First of all you have to question the need for such state intervention at all. The guide, of which a total of 600,000 copies will be published, will cover topics such as "explaining why dads matter", "communication with baby and keeping them safe", "providing financially", and "keeping a good relationship with mum." Critics, such as Ann Widdecombe, have argued that this is a "nanny state" measure which is,  "Remarkably patronising to fathers. A mother and a father go into hospital for the birth of their child, not to receive a lecture on what to do afterwards."

 

It also seems appropriate to ask why we need the government's answers to such questions now, at the expense of the taxpayer, when families have managed to successfully rear children in the absence of such "assistance" since the human race came into being. It appears, even in today's highly technological world, that the government has concluded that the British citizenry are so acutely lacking in both intelligence and common sense that they are incapable of picking up a telephone or turning on their computers should they be in need of help or advice. Further to this, they seem intent on reinforcing the socially destructive idea that the state must do everything for us, thus infantilising our society.

 

However, a matter which I find particularly nonsensical and incongruous is the fact that Balls, without irony, simultaneously attacked David Cameron's pledge to recognise marriage in the tax system. Mr Balls commented that "The idea of trying to socially engineer family life through a tax policy which is designed to say that some types of families are first class, and other types of families are second class and should be financially disadvantaged, is hugely expensive and unfair."

 

Is it not the case though that producing a guide for fathers is effectively a way of labelling certain approaches to parenting as "first class", having met government approval, and others as inferior or wrong? Indeed, New Labour has hardly proved reluctant to interfere in family life.
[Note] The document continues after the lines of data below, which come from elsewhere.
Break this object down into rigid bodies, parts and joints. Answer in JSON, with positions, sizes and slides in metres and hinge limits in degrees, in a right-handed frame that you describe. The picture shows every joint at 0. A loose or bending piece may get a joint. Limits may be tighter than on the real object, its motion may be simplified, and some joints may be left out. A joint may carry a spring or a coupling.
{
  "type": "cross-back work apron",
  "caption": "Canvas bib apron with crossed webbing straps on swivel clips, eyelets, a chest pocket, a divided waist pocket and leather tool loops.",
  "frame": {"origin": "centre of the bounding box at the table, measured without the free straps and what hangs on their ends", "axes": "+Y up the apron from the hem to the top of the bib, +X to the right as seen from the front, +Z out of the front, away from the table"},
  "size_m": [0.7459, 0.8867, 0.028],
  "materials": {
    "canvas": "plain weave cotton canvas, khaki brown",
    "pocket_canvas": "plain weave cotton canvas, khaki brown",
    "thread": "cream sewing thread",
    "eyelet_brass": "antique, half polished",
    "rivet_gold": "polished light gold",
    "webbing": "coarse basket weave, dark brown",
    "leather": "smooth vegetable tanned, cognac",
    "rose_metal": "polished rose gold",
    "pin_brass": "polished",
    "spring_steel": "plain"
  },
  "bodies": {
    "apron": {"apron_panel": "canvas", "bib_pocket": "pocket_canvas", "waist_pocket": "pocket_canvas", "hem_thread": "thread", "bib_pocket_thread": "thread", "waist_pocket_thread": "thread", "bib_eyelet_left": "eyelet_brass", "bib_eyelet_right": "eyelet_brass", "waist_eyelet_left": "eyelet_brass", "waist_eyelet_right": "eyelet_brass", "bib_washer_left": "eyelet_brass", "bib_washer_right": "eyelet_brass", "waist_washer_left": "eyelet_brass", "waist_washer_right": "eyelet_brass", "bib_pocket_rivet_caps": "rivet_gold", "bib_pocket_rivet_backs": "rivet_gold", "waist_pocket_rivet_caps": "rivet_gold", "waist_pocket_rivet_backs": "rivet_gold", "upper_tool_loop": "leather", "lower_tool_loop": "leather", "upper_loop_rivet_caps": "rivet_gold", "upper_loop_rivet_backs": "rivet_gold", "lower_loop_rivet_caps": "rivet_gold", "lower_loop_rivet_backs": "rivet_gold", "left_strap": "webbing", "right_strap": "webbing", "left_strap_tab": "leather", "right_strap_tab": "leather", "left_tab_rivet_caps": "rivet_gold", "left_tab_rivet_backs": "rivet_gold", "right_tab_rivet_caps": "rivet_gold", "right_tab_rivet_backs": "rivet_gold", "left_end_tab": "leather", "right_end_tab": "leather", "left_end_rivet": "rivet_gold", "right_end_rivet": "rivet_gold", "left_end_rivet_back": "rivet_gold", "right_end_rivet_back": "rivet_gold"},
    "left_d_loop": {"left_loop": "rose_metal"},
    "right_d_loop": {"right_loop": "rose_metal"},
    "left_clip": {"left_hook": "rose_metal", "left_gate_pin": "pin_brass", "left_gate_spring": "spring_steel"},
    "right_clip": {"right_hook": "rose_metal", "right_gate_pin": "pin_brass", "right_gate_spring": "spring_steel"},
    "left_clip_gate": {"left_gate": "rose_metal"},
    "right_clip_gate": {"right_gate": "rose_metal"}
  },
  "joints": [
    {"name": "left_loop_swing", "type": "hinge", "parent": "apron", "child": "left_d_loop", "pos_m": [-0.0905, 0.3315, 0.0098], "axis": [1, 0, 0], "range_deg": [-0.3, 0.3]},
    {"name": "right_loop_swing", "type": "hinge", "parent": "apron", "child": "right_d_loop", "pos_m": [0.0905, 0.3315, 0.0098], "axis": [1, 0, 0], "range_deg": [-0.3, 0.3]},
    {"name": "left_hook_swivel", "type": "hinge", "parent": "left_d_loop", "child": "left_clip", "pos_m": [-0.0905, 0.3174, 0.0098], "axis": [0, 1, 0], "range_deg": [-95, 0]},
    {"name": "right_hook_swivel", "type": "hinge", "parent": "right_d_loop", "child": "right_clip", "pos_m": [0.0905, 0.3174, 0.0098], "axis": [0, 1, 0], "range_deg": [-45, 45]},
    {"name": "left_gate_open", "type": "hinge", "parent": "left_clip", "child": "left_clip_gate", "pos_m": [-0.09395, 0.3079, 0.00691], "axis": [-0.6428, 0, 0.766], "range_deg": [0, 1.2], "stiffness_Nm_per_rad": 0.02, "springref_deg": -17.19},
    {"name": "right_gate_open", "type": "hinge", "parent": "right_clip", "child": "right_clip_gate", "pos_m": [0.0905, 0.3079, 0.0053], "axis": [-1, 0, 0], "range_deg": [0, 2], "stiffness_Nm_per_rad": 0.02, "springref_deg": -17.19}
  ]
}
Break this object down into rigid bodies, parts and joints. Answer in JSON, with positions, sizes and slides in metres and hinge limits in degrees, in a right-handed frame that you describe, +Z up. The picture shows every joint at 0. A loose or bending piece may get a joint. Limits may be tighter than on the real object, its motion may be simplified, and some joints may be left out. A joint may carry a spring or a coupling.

As The Telegraph put it, Ed Balls has "spent the last decade trying to do precisely what he decries: that is, trying to re-engineer family life through tax policy."

 

In Labour's case, this was done by way of the Working Family Tax Credit, the effect of which has been to "increase the number of children raised by single mothers." It is notable that, whilst disagreeing with the Tories in terms of their tax policy, Mr Balls is fundamentally still in support of marriage as "the most important institution for making sure we have strong and stable families." Therefore, through previous forms of social intervention, it seems that his party have gone some way to shoot themselves in the foot in this regard, and that the new Green Paper was necessitated by a need to remedy problems which they themselves have generated.

 

I suggest that Ed Balls should heed the warning that people who live in glass houses shouldn't throw stones.


Comments

What about widows?
Frugal Dougal 2010-02-01 16:56:06

My mother would have been unaffected by Mr Cameron's proposals to recognise marriage in the tax system when she lost my Dad, but, as you say, would have been stigmatised by Mr Balls' de facto labelling of families without fathers as "second class". It was pressure from widows that made John Major mothball the "back to basics" campaign, and they may again show their wrath come the General Election.